De toute évidence, la majorité des Britanniques partagent le constat. “Le public a clairement voté contre le Festival du Brexit”, ironise The Times. Entre avril et novembre, date de fin de l’événement, seules 2,8 millions de personnes ont visité les 107 projets artistiques et scientifiques disséminés aux quatre coins du Royaume-Uni. “Soit un Britannique sur 25”, calcule le titre londonien.
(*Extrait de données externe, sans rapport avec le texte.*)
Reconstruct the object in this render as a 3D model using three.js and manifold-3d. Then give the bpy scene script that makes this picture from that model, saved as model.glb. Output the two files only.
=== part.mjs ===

Certes, quelque 13,5 millions d’autres “ont participé aux projets numériques et d’émissions”, se défendent les organisateurs. Mais pour la bagatelle de 120 millions de livres (138 millions d’euros), soit quatre fois plus que la somme dépensée pour le jubilé de la reine Élisabeth II au mois de juin, la presse en attendait davantage. Selon un sondage mené au mois d’août, 91 % des interrogés n’avaient d’ailleurs même pas entendu parler d’Unboxed. Ni du Festival du Brexit. Et encore moins de Festival UK.

Un audit lancé

“D’un autre côté, Unboxed a donné du travail à des centaines d’artistes qui avaient été très pénalisés par les confinements, concède la journaliste Libby Purves dans le journal conservateur. Mais c’est un fiasco coûteux, le type même de grand projet public qui n’est pas sain pour la vie culturelle”. Le résultat “est lamentable”, assène The Daily Telegraph, au point d’entraîner l’ouverture d’une enquête parlementaire “pour savoir comment les deniers publics ont été (mal) dépensés”.

“Et dire que cet argent aurait pu servir à restaurer le lido pour qu’il retrouve sa splendeur d’antan, soupire Robin Aitken. Cette réalisation aurait fait date et aurait apporté à la ville la créativité dont elle a cruellement besoin.”